[BEGIN Dataset content]
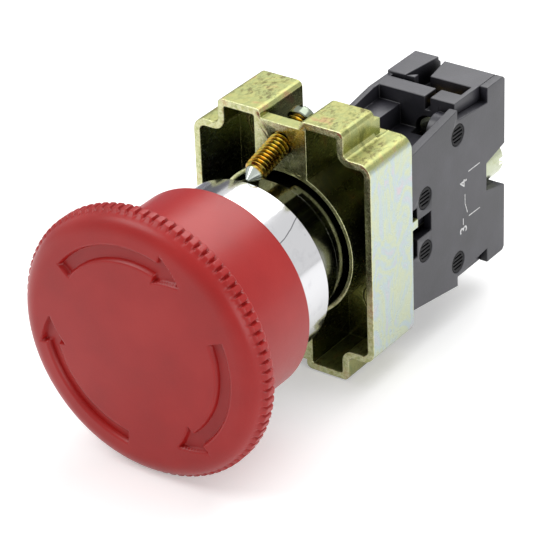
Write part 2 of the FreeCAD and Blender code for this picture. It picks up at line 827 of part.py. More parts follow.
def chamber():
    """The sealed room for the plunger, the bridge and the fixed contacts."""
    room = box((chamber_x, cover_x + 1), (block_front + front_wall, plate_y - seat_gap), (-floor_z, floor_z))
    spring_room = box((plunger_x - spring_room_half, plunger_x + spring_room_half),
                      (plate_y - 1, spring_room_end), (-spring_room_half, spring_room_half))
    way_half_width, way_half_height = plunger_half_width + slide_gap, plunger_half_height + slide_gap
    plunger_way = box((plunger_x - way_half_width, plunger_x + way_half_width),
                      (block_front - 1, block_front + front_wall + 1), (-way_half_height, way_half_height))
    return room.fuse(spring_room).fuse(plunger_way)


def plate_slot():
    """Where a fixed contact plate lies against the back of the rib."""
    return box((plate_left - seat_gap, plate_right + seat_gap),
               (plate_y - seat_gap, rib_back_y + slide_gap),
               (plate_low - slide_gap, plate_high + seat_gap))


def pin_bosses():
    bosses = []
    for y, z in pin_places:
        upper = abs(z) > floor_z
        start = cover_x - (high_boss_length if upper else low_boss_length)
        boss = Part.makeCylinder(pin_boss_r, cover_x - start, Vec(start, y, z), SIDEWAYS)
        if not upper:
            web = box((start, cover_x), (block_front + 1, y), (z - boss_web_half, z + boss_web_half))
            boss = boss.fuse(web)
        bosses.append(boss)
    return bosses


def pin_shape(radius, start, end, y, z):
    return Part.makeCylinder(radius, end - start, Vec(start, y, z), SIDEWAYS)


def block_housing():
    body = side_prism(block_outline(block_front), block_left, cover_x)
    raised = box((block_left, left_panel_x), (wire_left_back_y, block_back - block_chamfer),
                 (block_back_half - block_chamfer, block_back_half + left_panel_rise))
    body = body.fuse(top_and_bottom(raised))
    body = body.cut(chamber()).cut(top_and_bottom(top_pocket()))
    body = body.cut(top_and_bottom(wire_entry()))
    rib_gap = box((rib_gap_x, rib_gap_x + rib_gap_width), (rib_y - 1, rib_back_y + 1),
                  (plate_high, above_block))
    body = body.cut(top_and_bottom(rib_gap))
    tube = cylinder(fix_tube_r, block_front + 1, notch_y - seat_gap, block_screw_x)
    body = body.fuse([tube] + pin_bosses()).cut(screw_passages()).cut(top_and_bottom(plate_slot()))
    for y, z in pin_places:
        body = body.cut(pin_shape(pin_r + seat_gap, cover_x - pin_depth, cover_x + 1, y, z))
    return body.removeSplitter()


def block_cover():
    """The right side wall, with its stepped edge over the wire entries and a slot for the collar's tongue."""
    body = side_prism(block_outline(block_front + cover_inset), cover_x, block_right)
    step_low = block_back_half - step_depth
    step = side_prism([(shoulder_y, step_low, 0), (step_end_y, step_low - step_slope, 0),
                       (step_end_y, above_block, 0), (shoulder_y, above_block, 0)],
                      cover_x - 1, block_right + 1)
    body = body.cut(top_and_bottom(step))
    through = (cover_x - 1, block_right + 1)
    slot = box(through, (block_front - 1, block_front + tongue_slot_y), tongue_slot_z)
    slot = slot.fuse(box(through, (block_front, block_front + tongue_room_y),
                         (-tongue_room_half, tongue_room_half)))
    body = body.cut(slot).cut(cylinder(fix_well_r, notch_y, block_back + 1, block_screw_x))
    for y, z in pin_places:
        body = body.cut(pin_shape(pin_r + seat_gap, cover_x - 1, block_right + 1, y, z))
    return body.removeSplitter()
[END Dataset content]
Exercise goal » Exactly as they stand, set down the lines from the top of the data through the line with "return Part.makeCylinder(radius, end".

Task answer »
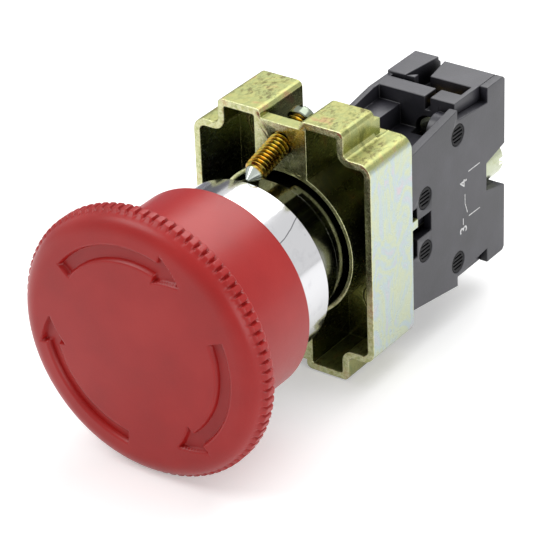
Write part 2 of the FreeCAD and Blender code for this picture. It picks up at line 827 of part.py. More parts follow.
def chamber():
    """The sealed room for the plunger, the bridge and the fixed contacts."""
    room = box((chamber_x, cover_x + 1), (block_front + front_wall, plate_y - seat_gap), (-floor_z, floor_z))
    spring_room = box((plunger_x - spring_room_half, plunger_x + spring_room_half),
                      (plate_y - 1, spring_room_end), (-spring_room_half, spring_room_half))
    way_half_width, way_half_height = plunger_half_width + slide_gap, plunger_half_height + slide_gap
    plunger_way = box((plunger_x - way_half_width, plunger_x + way_half_width),
                      (block_front - 1, block_front + front_wall + 1), (-way_half_height, way_half_height))
    return room.fuse(spring_room).fuse(plunger_way)


def plate_slot():
    """Where a fixed contact plate lies against the back of the rib."""
    return box((plate_left - seat_gap, plate_right + seat_gap),
               (plate_y - seat_gap, rib_back_y + slide_gap),
               (plate_low - slide_gap, plate_high + seat_gap))


def pin_bosses():
    bosses = []
    for y, z in pin_places:
        upper = abs(z) > floor_z
        start = cover_x - (high_boss_length if upper else low_boss_length)
        boss = Part.makeCylinder(pin_boss_r, cover_x - start, Vec(start, y, z), SIDEWAYS)
        if not upper:
            web = box((start, cover_x), (block_front + 1, y), (z - boss_web_half, z + boss_web_half))
            boss = boss.fuse(web)
        bosses.append(boss)
    return bosses


def pin_shape(radius, start, end, y, z):
    return Part.makeCylinder(radius, end - start, Vec(start, y, z), SIDEWAYS)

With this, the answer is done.